Un taux de remplacement dans la moyenne
Sur la période 2012-2022, le taux de remplacement des exploitants viticoles a varié entre 61 % et 79 %. C’est proche de la moyenne de l’ensemble des exploitations agricoles. Les différences régionales sont importantes. En Occitanie, selon le rapport Observatoire installation transmission 2021, le taux de remplacement des chefs d’exploitation n’était que de 51 % en 2018. Pierre Bléron, conseiller à la chambre d’agriculture de l’Hérault note que « souvent, dans le cadre de la transmission, les voisins prennent les meilleures parcelles, les moins bonnes sont arrachées ».
« Des formes atypiques d’entreprises sont appelées à émerger »
François Purseigle est sociologue, spécialiste de l’agriculture. Il a notamment publié en 2022 avec Bertrand Hervieu, « Une agriculture sans agriculteurs » (Presses de Sciences Po). Le renouvellement agricole est au cœur de ses recherches.
Quels sont les obstacles aux installations en viticulture ?
Les rachats des parts, la lourdeur des investissements sont un frein à l’installation. Les dynamiques d’installation sont aussi liées au maillage du territoire, à la place de l’interprofession ou de figures qui tirent le vignoble.
Plus généralement, il y a plus de capacité à bien transmettre s’il y a une capacité à aller chercher des spécialistes, juristes, notaires, experts-comptables… Mobiliser les bonnes compétences permet d’avoir une construction solide avec un projet économique. Ces compétences ne sont pas forcément présentes chez les agriculteurs et les organisations professionnelles. La famille agricole devrait être au service d’un projet économique, pas uniquement patrimonial.
Dans le Pacte d’orientation pour le renouvellement des générations en agriculture présenté par le gouvernement, j’apprécie les éléments relatifs à l’anticipation. Mieux diagnostiquer les fermes en situations d’être libérées, c’est important. L’information manque. Les chambres d’agriculture ont un rôle à jouer là-dessus. Qu’est-ce qu’on laisse aux générations suivantes ? C’est un vrai enjeu. Il faut que les entreprises libérées soient assez sexy. Il y a des candidats mais une inadéquation entre l’offre et la demande.
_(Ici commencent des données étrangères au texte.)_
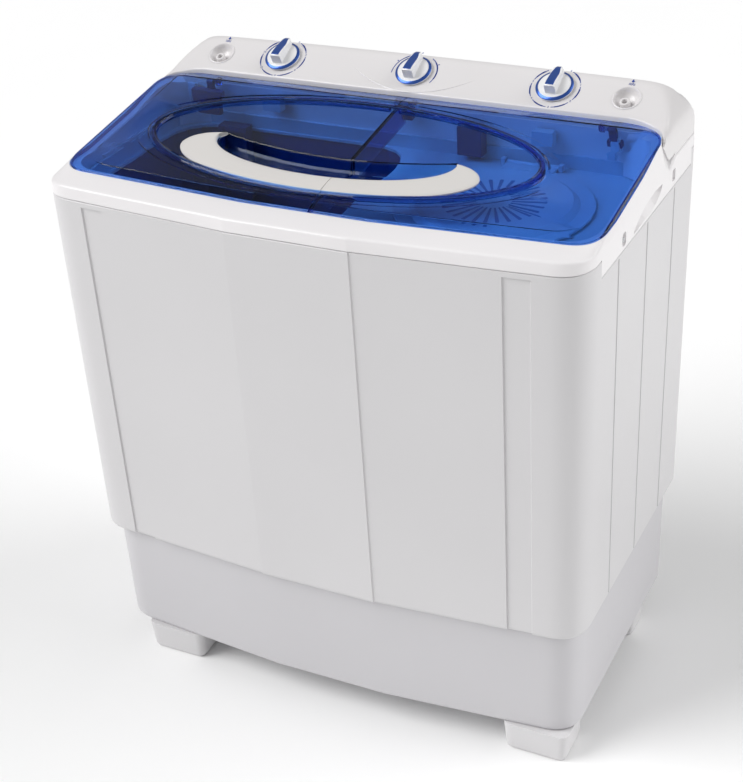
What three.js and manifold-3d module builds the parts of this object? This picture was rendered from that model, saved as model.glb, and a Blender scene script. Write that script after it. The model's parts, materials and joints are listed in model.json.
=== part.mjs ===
// Twin tub washer: a wash tub with a pulsator beside a spin tub, under two blue lids.
// Millimetres, +Z up, front towards -Y, origin on the floor under the middle of the machine.
import * as THREE from 'three';
import { mergeVertices } from 'three/addons/utils/BufferGeometryUtils.js';
import Module from 'manifold-3d';

const wasm = await Module();
wasm.setup();

// Driving dimensions
const HALF_WIDTH = 367;
const HALF_DEPTH = 228;
const FLAT_HALF = 85;
const BOW = 23;
const WALL = 3;
const BACK_LOW = 226;
const BACK_HIGH = 690;
const GAP = 0.4;
const FOOT_HEIGHT = 42;
const FOOT = { leftX: -266, rightX: 301, halfX: 46, frontY: -158, frontHalfY: 35, rearY: 121, rearHalfY: 29 };
const SKIRT_TOP = 213;
const SKIRT_INSET = 13;
const SKIRT_FRONT = 205;
const SEAM_FRONT = 733;
const SEAM_SIDE = 711;
const RIM_TOP = 752;
const RIM_ROUND = 12;
const LID_REAR_Y = 112;
const LID_REAR_Z = 794;
const LID_FRONT_Y = -177;
const LID_FRONT_Z = 751;
const LID_HALF = 364;
const OPENING_HALF = 353;
const LID_SPLIT = 8;
const LID_SKIN = 3;
const LID_CROWN = 6;
const LID_BEVEL = 26;
const CONSOLE_SLOPE = 28.3;
const CONSOLE_RUN = 78;
const CONSOLE_ROUND = 62;
const KNOB_X = 199.5;
const KNOB_UP = 44;
const KNOB_RADIUS = 25;
const INLET_X = 296.5;
const INLET_UP = 40;
const STRIP_X = 287;
const STRIP_WIDTH = 32;
const GROOVE_Y = [-88, 23, 135];
const COLLAR_Z = 716;
const WASH = { x: -162, y: -33, halfX: 184, halfY: 153, round: 70, floor: 258 };
const SPIN = { x: 187, y: -30, radius: 152, basket: 128, mouth: 118, floor: 268 };
const PULSATOR_RADIUS = 138;
const DRAIN = { x: -40, y: 85 };
const BELT_Z = 200;
const BIG_PULLEY = 72;
const SMALL_PULLEY = 24;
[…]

Même les enfants d’agriculteurs n’ont pas le même rapport au produit, à l’organisation du travail, ou à l’articulation vie familiale et vie professionnelle.
À quoi ressembleront les installations de demain ?
L’entreprise familiale est fragilisée, il faut une stratégie d’association et d’alliance. Il faut créer des véhicules sociétaires qui permettent de la consolidation capitalistique. La formation technique des agriculteurs a beaucoup progressé mais aujourd’hui, il faut de nouvelles compétences managériales, en droit, en gestion. Ceux qui resteront auront la capacité à s’émanciper d’une forme traditionnelle de l’organisation économique, à construire des entreprises modulaires. Des formes atypiques d’entreprises sont appelées à émerger. Les Français doivent aussi évoluer et être prêts à ce que l’agriculture prenne d’autres visages.